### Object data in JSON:
------------------------------------

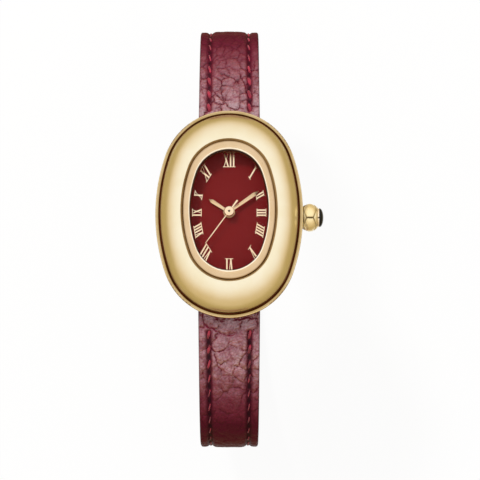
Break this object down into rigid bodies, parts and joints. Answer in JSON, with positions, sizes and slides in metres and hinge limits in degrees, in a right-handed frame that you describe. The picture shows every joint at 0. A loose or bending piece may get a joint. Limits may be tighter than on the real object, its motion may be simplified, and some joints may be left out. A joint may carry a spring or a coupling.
{
  "type": "oval wristwatch",
  "caption": "Small oval watch with a domed gilt bezel, deep red Roman dial, three hands, ball crown and a padded red leather strap closed on its buckle.",
  "frame": {"origin": "middle of the case back's outer face, below the axis of the hands", "axes": "+Z out of the dial, +Y to 12 o'clock, +X to the crown; the closed strap hangs below the case"},
  "size_m": [0.0272, 0.0696, 0.049],
  "materials": {
    "case_gold": "polished",
    "back_steel": "brushed",
    "dial_red": "satin lacquer",
    "numeral_gold": "polished",
    "hand_gold": "polished",
    "crystal_glass": "clear",
    "stone_black": "polished",
    "seal_rubber": "matte",
    "strap_leather": "semi-gloss, pebbled grain",
    "lining_leather": "matte",
    "thread": "waxed",
    "buckle_gold": "polished",
    "bar_steel": "satin",
    "movement_steel": "satin",
    "movement_brass": "satin",
    "coil_copper": "enamelled wire",
    "battery_steel": "polished",
    "board_green": "matte",
    "chip_black": "moulded",
    "holder_white": "matte"
  },
  "bodies": {
    "watch": {"case_middle": "case_gold", "bezel_dome": "case_gold", "inner_ring": "case_gold", "crystal": "crystal_glass", "crystal_gasket": "seal_rubber", "case_back": "back_steel", "case_back_gasket": "seal_rubber", "crown_tube": "movement_steel", "movement_holder": "holder_white", "main_plate": "movement_brass", "train_bridge": "movement_brass", "movement_screws": "movement_steel", "stator": "movement_steel", "coil": "coil_copper", "circuit_board": "board_green", "quartz_can": "movement_steel", "chip": "chip_black", "battery": "battery_steel", "battery_clamp": "movement_steel", "dial_plate": "dial_red", "hour_numerals": "numeral_gold", "strap_short_top": "strap_leather", "strap_short_lining": "lining_leather", "strap_long_top": "strap_leather", "strap_long_lining": "lining_leather", "fixed_keeper": "strap_leather", "strap_short_seams": "thread", "strap_long_seams": "thread", "bar_tubes": "bar_steel", "bar_springs": "bar_steel"},
    "seconds": {"fourth_wheel": "movement_brass", "seconds_hand": "hand_gold"},
    "rotor": {"rotor": "movement_steel"},
    "fifth_wheel": {"fifth_wheel": "movement_brass"},
    "third_wheel": {"third_wheel": "movement_brass"},
    "minutes": {"centre_wheel": "movement_brass", "cannon_pinion": "movement_brass", "minute_hand": "hand_gold"},
    "minute_wheel": {"minute_wheel": "movement_brass"},
    "hours": {"hour_wheel": "movement_brass", "hour_hand": "hand_gold"},
    "setting_wheel": {"setting_wheel": "movement_brass"},
    "crown_pull": {"crown_gasket": "seal_rubber"},
    "crown_turn": {"crown": "case_gold", "crown_collar": "case_gold", "crown_cabochon": "stone_black", "winding_stem": "movement_steel", "setting_pinion": "movement_steel"},
    "setting_lever": {"setting_lever": "movement_steel"},
    "stop_lever": {"stop_lever": "movement_steel"},
    "buckle": {"buckle_frame": "buckle_gold"},
    "tongue": {"buckle_tongue": "buckle_gold"},
    "floating_keeper": {"floating_keeper": "strap_leather"},
    "bar_12_pin_right": {"bar_12_pin_right": "bar_steel"},
    "bar_12_pin_left": {"bar_12_pin_left": "bar_steel"},
    "bar_6_pin_right": {"bar_6_pin_right": "bar_steel"},
    "bar_6_pin_left": {"bar_6_pin_left": "bar_steel"},
    "buckle_bar_pin_right": {"buckle_bar_pin_right": "bar_steel"},
    "buckle_bar_pin_left": {"buckle_bar_pin_left": "bar_steel"}
  },
  "joints": [
    {"name": "seconds_turn", "type": "hinge", "parent": "watch", "child": "seconds", "pos_m": [0, 0, 0.004], "axis": [0, 0, -1], "continuous": true},
    {"name": "rotor_turn", "type": "hinge", "parent": "watch", "child": "rotor", "pos_m": [-0.00208, -0.00262, 0.004], "axis": [0, 0, -1], "continuous": true},
    {"name": "fifth_turn", "type": "hinge", "parent": "watch", "child": "fifth_wheel", "pos_m": [-0.00078, -0.00168, 0.004], "axis": [0, 0, -1], "continuous": true},
    {"name": "third_turn", "type": "hinge", "parent": "watch", "child": "third_wheel", "pos_m": [-0.00179, 0.00048, 0.004], "axis": [0, 0, -1], "continuous": true},
    {"name": "minutes_turn", "type": "hinge", "parent": "watch", "child": "minutes", "pos_m": [0, 0, 0.004], "axis": [0, 0, -1], "continuous": true},
    {"name": "minute_wheel_turn", "type": "hinge", "parent": "watch", "child": "minute_wheel", "pos_m": [0.00215, 0, 0.004], "axis": [0, 0, -1], "continuous": true},
    {"name": "hours_turn", "type": "hinge", "parent": "watch", "child": "hours", "pos_m": [0, 0, 0.004], "axis": [0, 0, -1], "continuous": true},
    {"name": "setting_wheel_turn", "type": "hinge", "parent": "watch", "child": "setting_wheel", "pos_m": [0.00475, 0, 0.004], "axis": [0, 0, -1], "continuous": true},
    {"name": "crown_pull", "type": "slide", "parent": "watch", "child": "crown_pull", "axis": [1, 0, 0], "range_m": [0, 0.001]},
    {"name": "crown_turn", "type": "hinge", "parent": "crown_pull", "child": "crown_turn", "pos_m": [0.01302, -0.0003, 0.00255], "axis": [1, 0, 0], "continuous": true},
    {"name": "setting_lever_turn", "type": "hinge", "parent": "watch", "child": "setting_lever", "pos_m": [0.00625, -0.0023, 0.002], "axis": [0, 0, 1], "range_deg": [-28.2, 0]},
    {"name": "stop_lever_turn", "type": "hinge", "parent": "watch", "child": "stop_lever", "pos_m": [0.0029, 0.0006, 0.0022], "axis": [0, 0, 1], "range_deg": [-12.2, 0]},
    {"name": "buckle_swing", "type": "hinge", "parent": "watch", "child": "buckle", "pos_m": [0, 0.00072, -0.03721], "axis": [1, 0, 0], "range_deg": [0, 6]},
    {"name": "tongue_swing", "type": "hinge", "parent": "buckle", "child": "tongue", "pos_m": [0, 0.00072, -0.03721], "axis": [1, 0, 0], "range_deg": [0, 8]},
    {"name": "keeper_slide", "type": "slide", "parent": "watch", "child": "floating_keeper", "axis": [0, 0.9507, 0.3101], "range_m": [-0.0015, 0.0015]},
    {"name": "bar_12_pin_right_slide", "type": "slide", "parent": "watch", "child": "bar_12_pin_right", "axis": [-1, 0, 0], "range_m": [0, 0.0007], "stiffness_N_per_m": 200, "springref_m": -0.0005, "deforming": ["bar_springs"]},
    {"name": "bar_12_pin_left_slide", "type": "slide", "parent": "watch", "child": "bar_12_pin_left", "axis": [1, 0, 0], "range_m": [0, 0.0007], "stiffness_N_per_m": 200, "springref_m": -0.0005, "deforming": ["bar_springs"]},
    {"name": "bar_6_pin_right_slide", "type": "slide", "parent": "watch", "child": "bar_6_pin_right", "axis": [-1, 0, 0], "range_m": [0, 0.0007], "stiffness_N_per_m": 200, "springref_m": -0.0005, "deforming": ["bar_springs"]},
    {"name": "bar_6_pin_left_slide", "type": "slide", "parent": "watch", "child": "bar_6_pin_left", "axis": [1, 0, 0], "range_m": [0, 0.0007], "stiffness_N_per_m": 200, "springref_m": -0.0005, "deforming": ["bar_springs"]},
    {"name": "buckle_bar_pin_right_slide", "type": "slide", "parent": "watch", "child": "buckle_bar_pin_right", "axis": [-1, 0, 0], "range_m": [0, 0.0007], "stiffness_N_per_m": 200, "springref_m": -0.0005, "deforming": ["bar_springs"]},
    {"name": "buckle_bar_pin_left_slide", "type": "slide", "parent": "watch", "child": "buckle_bar_pin_left", "axis": [1, 0, 0], "range_m": [0, 0.0007], "stiffness_N_per_m": 200, "springref_m": -0.0005, "deforming": ["bar_springs"]}
  ],
  "couplings": [
    {"joint": "rotor_turn", "follows": "seconds_turn", "ratio": 30},
    {"joint": "fifth_turn", "follows": "seconds_turn", "ratio": -6},
    {"joint": "third_turn", "follows": "seconds_turn", "ratio": -0.13333},
    {"joint": "minutes_turn", "follows": "seconds_turn", "ratio": 0.016667},
    {"joint": "minute_wheel_turn", "follows": "seconds_turn", "ratio": -0.0055556},
    {"joint": "hours_turn", "follows": "seconds_turn", "ratio": 0.0013889},
    {"joint": "setting_wheel_turn", "follows": "seconds_turn", "ratio": 0.0088889},
    {"joint": "setting_lever_turn", "follows": "crown_pull", "rad_per_m": -489.96},
    {"joint": "stop_lever_turn", "follows": "crown_pull", "rad_per_m": -210}
  ]
}
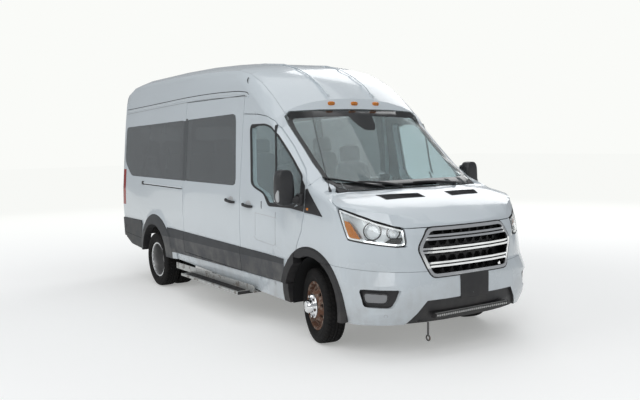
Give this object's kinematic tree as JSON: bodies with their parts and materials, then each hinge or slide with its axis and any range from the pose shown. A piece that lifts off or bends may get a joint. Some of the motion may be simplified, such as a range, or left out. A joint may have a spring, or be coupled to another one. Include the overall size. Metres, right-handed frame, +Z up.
{
  "type": "passenger van",
  "caption": "High-roof passenger van with hinged front doors, sliding side door, split rear doors, dual rear wheels and rows of seats.",
  "frame": {"origin": "centre of the footprint on the ground, under the middle of the bounding box", "axes": "+X to the van's left, +Y to its rear, +Z up; the van faces -Y"},
  "size_m": [2.4694, 6.035, 2.762],
  "materials": {
    "white_paint": "gloss",
    "black_trim": "matt",
    "grey_cladding": "grained matt",
    "tinted_glass": "dark tint",
    "clear_glass": "clear",
    "lamp_lens": "clear",
    "red_lens": "gloss",
    "chrome_trim": "polished",
    "steel": "satin",
    "rusty_steel": "rusted",
    "aluminium": "weathered",
    "tyre_rubber": "matt",
    "seat_fabric": "woven",
    "underbody": "dull, dirty"
  },
  "bodies": {
    "van_body": {"wing_left": "white_paint", "wing_right": "white_paint", "front_bumper": "white_paint", "lower_grille": "black_trim", "fog_lamp_left": "black_trim", "fog_lamp_right": "black_trim", "headlamp_left": "lamp_lens", "headlamp_right": "lamp_lens", "grille": "black_trim", "grille_trim": "chrome_trim", "windscreen": "clear_glass", "roof": "white_paint", "side_left": "white_paint", "side_right": "white_paint", "sliding_door": "white_paint", "sliding_door_glass": "tinted_glass", "side_glass_left": "tinted_glass", "quarter_glass_left": "tinted_glass", "quarter_glass_right": "tinted_glass", "tail_lamp_left": "red_lens", "tail_lamp_right": "red_lens", "rear_bumper": "grey_cladding", "cowl": "black_trim", "floor": "underbody", "cab_floor": "underbody", "frame": "underbody", "front_subframe": "underbody", "engine": "steel", "rear_axle": "underbody", "fuel_tank": "black_trim", "exhaust": "steel", "side_step": "aluminium", "dashboard": "black_trim", "driver_seat": "seat_fabric", "front_passenger_seat": "seat_fabric", "passenger_seats": "seat_fabric"},
    "left_front_door": {"front_door_left": "white_paint", "front_door_glass_left": "clear_glass", "mirror_left": "black_trim"},
    "left_rear_door": {"rear_door_left": "white_paint", "rear_door_glass_left": "tinted_glass"},
    "left_knuckle": {"knuckle_left": "underbody"},
    "left_front_wheel": {"front_rim_left": "rusty_steel", "front_tyre_left": "tyre_rubber"},
    "left_rear_wheels": {"rear_rims_left": "steel", "rear_tyre_outer_left": "tyre_rubber", "rear_tyre_inner_left": "tyre_rubber"},
    "right_front_door": {"front_door_right": "white_paint", "front_door_glass_right": "clear_glass", "mirror_right": "black_trim"},
    "right_rear_door": {"rear_door_right": "white_paint", "rear_door_glass_right": "tinted_glass"},
    "right_knuckle": {"knuckle_right": "underbody"},
    "right_front_wheel": {"front_rim_right": "rusty_steel", "front_tyre_right": "tyre_rubber"},
    "right_rear_wheels": {"rear_rims_right": "steel", "rear_tyre_outer_right": "tyre_rubber", "rear_tyre_inner_right": "tyre_rubber"},
    "hood_lid": {"hood": "white_paint"},
    "hand_wheel": {"steering_wheel": "black_trim"}
  },
  "joints": [
    {"name": "left_front_door_hinge", "type": "hinge", "parent": "van_body", "child": "left_front_door", "pos_m": [1.031, -1.9145, 1.2], "axis": [0, 0, -1], "range_deg": [0, 68]},
    {"name": "right_front_door_hinge", "type": "hinge", "parent": "van_body", "child": "right_front_door", "pos_m": [-1.031, -1.9145, 1.2], "axis": [0, 0, 1], "range_deg": [0, 68]},
    {"name": "left_rear_door_hinge", "type": "hinge", "parent": "van_body", "child": "left_rear_door", "pos_m": [0.885, 2.9555, 1.6], "axis": [0, 0, -1], "range_deg": [0, 180]},
    {"name": "right_rear_door_hinge", "type": "hinge", "parent": "van_body", "child": "right_rear_door", "pos_m": [-0.885, 2.9555, 1.6], "axis": [0, 0, 1], "range_deg": [0, 180]},
    {"name": "hood_hinge", "type": "hinge", "parent": "van_body", "child": "hood_lid", "pos_m": [0, -2.1445, 1.412], "axis": [-1, 0, 0], "range_deg": [0, 50]},
    {"name": "left_steering_pivot", "type": "hinge", "parent": "van_body", "child": "left_knuckle", "pos_m": [0.75, -1.9945, 0.347], "axis": [0, 0, 1], "range_deg": [-22, 48]},
    {"name": "right_steering_pivot", "type": "hinge", "parent": "van_body", "child": "right_knuckle", "pos_m": [-0.75, -1.9945, 0.347], "axis": [0, 0, 1], "range_deg": [-22, 48]},
    {"name": "left_front_wheel_spin", "type": "hinge", "parent": "left_knuckle", "child": "left_front_wheel", "pos_m": [0.86303, -2.02059, 0.347], "axis": [0.9744, -0.225, 0], "continuous": true},
    {"name": "right_front_wheel_spin", "type": "hinge", "parent": "right_knuckle", "child": "right_front_wheel", "pos_m": [-0.86303, -1.96841, 0.347], "axis": [0.9744, -0.225, 0], "continuous": true},
    {"name": "left_rear_wheels_spin", "type": "hinge", "parent": "van_body", "child": "left_rear_wheels", "pos_m": [0.8245, 1.7555, 0.347], "axis": [1, 0, 0], "continuous": true},
    {"name": "right_rear_wheels_spin", "type": "hinge", "parent": "van_body", "child": "right_rear_wheels", "pos_m": [-0.8245, 1.7555, 0.347], "axis": [1, 0, 0], "continuous": true},
    {"name": "steering_wheel_turn", "type": "hinge", "parent": "van_body", "child": "hand_wheel", "pos_m": [0.395, -1.4045, 1.19], "axis": [0, 0.5736, 0.8192], "range_deg": [-308, 672]}
  ],
  "couplings": [
    {"joint": "right_steering_pivot", "follows": "left_steering_pivot", "ratio": 1},
    {"joint": "steering_wheel_turn", "follows": "left_steering_pivot", "ratio": 14}
  ]
}
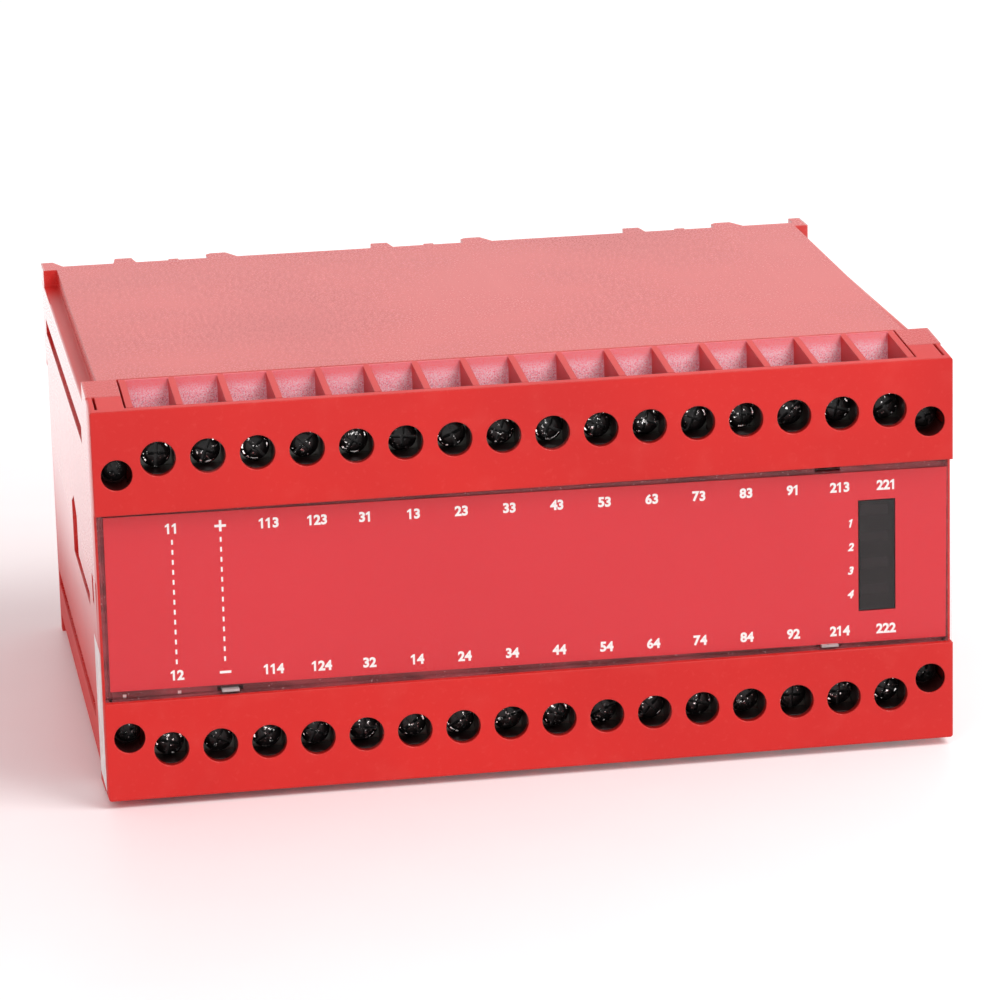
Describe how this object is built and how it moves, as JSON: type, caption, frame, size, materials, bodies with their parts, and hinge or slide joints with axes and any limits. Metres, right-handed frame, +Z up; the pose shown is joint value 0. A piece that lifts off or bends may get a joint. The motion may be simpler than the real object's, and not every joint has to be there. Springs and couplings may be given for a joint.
{
  "type": "safety relay",
  "caption": "Wide red rail-mounted safety relay module with screw terminal rows along its top and bottom, a clear cover over a label and a dark indicator window.",
  "frame": {"origin": "middle of the bounding box's underside, on the surface the relay stands on", "axes": "+X across the front to the right, +Y from the front face back to the rail, +Z up"},
  "size_m": [0.15, 0.118, 0.072],
  "materials": {
    "red_plastic": "moulded, fine satin",
    "clear_plastic": "clear, polished",
    "label_film": "printed film under the clear cover",
    "smoked_plastic": "smoked, glossy",
    "led_resin": "tinted epoxy",
    "circuit_board": "solder-resist green",
    "plated_steel": "zinc plated",
    "spring_steel": "bright strip",
    "brass_strip": "tinned brass",
    "latch_plastic": "moulded",
    "core_steel": "varnished laminations",
    "coil_tape": "yellow winding tape",
    "relay_case": "moulded",
    "can_sleeve": "shrink sleeve",
    "varistor_coat": "dipped epoxy",
    "dark_resin": "moulded epoxy"
  },
  "bodies": {
    "relay": {"housing": "red_plastic", "base": "red_plastic", "front_cover": "red_plastic", "upper_terminal_block": "red_plastic", "lower_terminal_block": "red_plastic", "clear_cover": "clear_plastic", "label_plate": "label_film", "indicator_window": "smoked_plastic", "light_guide": "clear_plastic", "indicator_leds": "led_resin", "indicator_board": "circuit_board", "upper_clamps": "plated_steel", "lower_clamps": "plated_steel", "upper_terminal_screws": "plated_steel", "lower_terminal_screws": "plated_steel", "upper_contacts": "brass_strip", "lower_contacts": "brass_strip", "cover_screws": "plated_steel", "latch_spring_left": "spring_steel", "latch_spring_middle": "spring_steel", "latch_spring_right": "spring_steel", "lower_board": "circuit_board", "upper_board": "circuit_board", "link_board": "circuit_board", "board_posts": "plated_steel", "transformer_core": "core_steel", "transformer_coil": "coil_tape", "relay_k1": "relay_case", "relay_k2": "relay_case", "start_relay": "relay_case", "capacitors": "can_sleeve", "varistor": "varistor_coat", "fuse_link": "dark_resin", "rectifier": "dark_resin", "logic_chips": "dark_resin"},
    "rail_latch_left": {"rail_latch_left": "latch_plastic"},
    "rail_latch_middle": {"rail_latch_middle": "latch_plastic"},
    "rail_latch_right": {"rail_latch_right": "latch_plastic"}
  },
  "joints": [
    {"name": "rail_latch_left_slide", "type": "slide", "parent": "relay", "child": "rail_latch_left", "axis": [0, 0, -1], "range_m": [0, 0.0025], "stiffness_N_per_m": 1500, "springref_m": -0.001, "deforming": ["latch_spring_left"]},
    {"name": "rail_latch_middle_slide", "type": "slide", "parent": "relay", "child": "rail_latch_middle", "axis": [0, 0, -1], "range_m": [0, 0.0025], "stiffness_N_per_m": 1500, "springref_m": -0.001, "deforming": ["latch_spring_middle"]},
    {"name": "rail_latch_right_slide", "type": "slide", "parent": "relay", "child": "rail_latch_right", "axis": [0, 0, -1], "range_m": [0, 0.0025], "stiffness_N_per_m": 1500, "springref_m": -0.001, "deforming": ["latch_spring_right"]}
  ]
}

------------------------------------

### Exercise details:
Of the lines in the material, how many contain the word "that"? Reply with the number and nothing else.

### Full solution:
3